SSAP: A Shape-Sensitive Adversarial Patch for Comprehensive Disruption of Monocular Depth Estimation in Autonomous Navigation Applications
Amira Guesmi, Muhammad Abdullah Hanif, Ihsen Alouani, Bassem Ouni, Muhammad Shafique
TL;DR
SSAP presents a shape-sensitive adversarial patch that fully disrupts monocular depth estimation by making targeted objects disappear or distort in depth predictions. It leverages a detector-guided patch with dual masks, a patch transformation block, and a penalized depth loss to maximize region-wide impact across varying distances and scales, demonstrating strong effects on both CNN-based and transformer-based MDE models.

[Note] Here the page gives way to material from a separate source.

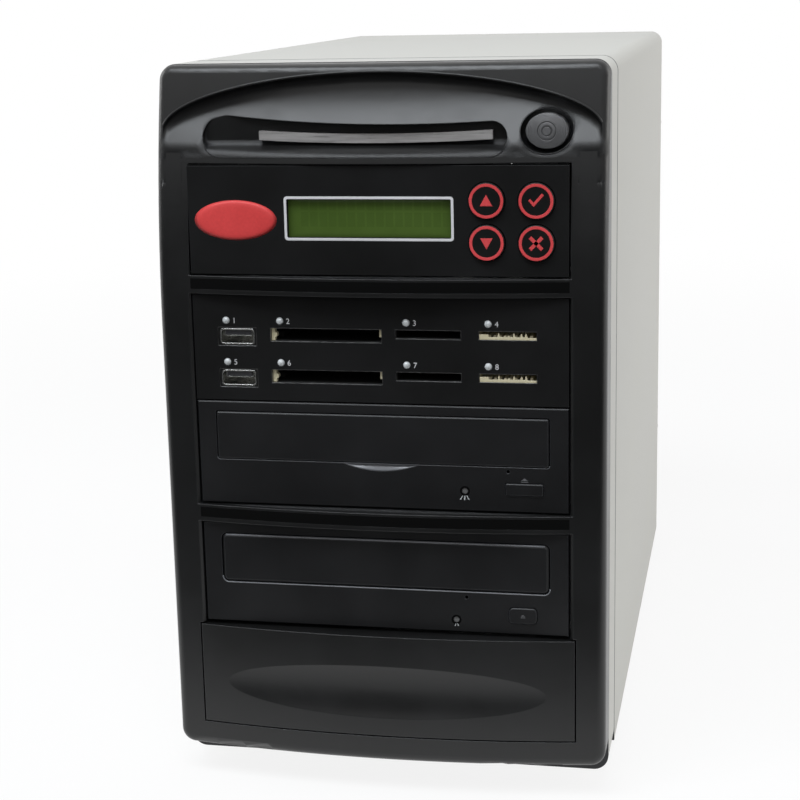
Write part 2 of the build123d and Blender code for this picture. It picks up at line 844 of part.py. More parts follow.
def usb_sockets():
    """Two ports: steel shell with flared edges and a tongue in the upper half."""
    ports = []
    for top in card_rows():
        left, right = usb_left + 0.6, usb_left + usb_width - 0.6
        high, low = top - 0.4, top - usb_height + 0.4
        wall = usb_metal
        shell = block(left, right, 0.4, socket_depth, low, high)
        shell -= block(left + wall, right - wall, -1, socket_depth - 4, low + wall, high - wall)
        over = high - wall - 0.9
        tongue = block(left + 1.6, right - 1.6, 2.0, socket_depth - 3, over - usb_tongue, over)
        floor = top - 10.9 + board_thick
        foot = block(left + 2, right - 2, 6, socket_depth, floor, low + 0.1)
        ports.append(shell + tongue + foot)
    return ports


def wide_sockets():
    """Two wide card sockets with the pin field at the back and side guides."""
    ports = []
    for top in card_rows():
        body = socket(wide_left, wide_width, wide_height, top)
        y0 = panel_thick + socket_depth - 3
        for index in range(25):
            x = wide_left + 6 + index * pin_pitch
            body += block(x, x + 0.5, y0 - 5, y0 + 0.2, top - 3.2, top - 2.7)
        body += block(wide_left + 0.3, wide_left + 3, y0 - 14, y0 + 0.2, top - wide_height + 0.2, top - 3.4)
        ports.append(body)
    return ports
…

Experimental results on KITTI (and CASIA for pedestrians) show mean depth errors exceeding 0.5 and affected regions over 99% for CNN-based models, with transformer models like MIMDepth reaching ~0.59 depth error and similar region influence, outperforming prior attacks. The work highlights significant security implications for autonomous navigation and underscores the need for robust defenses against cross-model, shape-aware adversarial patches.
Abstract
Monocular depth estimation (MDE) has advanced significantly, primarily through the integration of convolutional neural networks (CNNs) and more recently, Transformers. However, concerns about their susceptibility to adversarial attacks have emerged, especially in safety-critical domains like autonomous driving and robotic navigation. Existing approaches for assessing CNN-based depth prediction methods have fallen short in inducing comprehensive disruptions to the vision system, often limited to specific local areas. In this paper, we introduce SSAP (Shape-Sensitive Adversarial Patch), a novel approach designed to comprehensively disrupt monocular depth estimation (MDE) in autonomous navigation applications. Our patch is crafted to selectively undermine MDE in two distinct ways: by distorting estimated distances or by creating the illusion of an object disappearing from the system's perspective. Notably, our patch is shape-sensitive, meaning it considers the specific shape and scale of the target object, thereby extending its influence beyond immediate proximity. Furthermore, our patch is trained to effectively address different scales and distances from the camera. Experimental results demonstrate that our approach induces a mean depth estimation error surpassing 0.5, impacting up to 99% of the targeted region for CNN-based MDE models. Additionally, we investigate the vulnerability of Transformer-based MDE models to patch-based attacks, revealing that SSAP yields a significant error of 0.59 and exerts substantial influence over 99% of the target region on these models.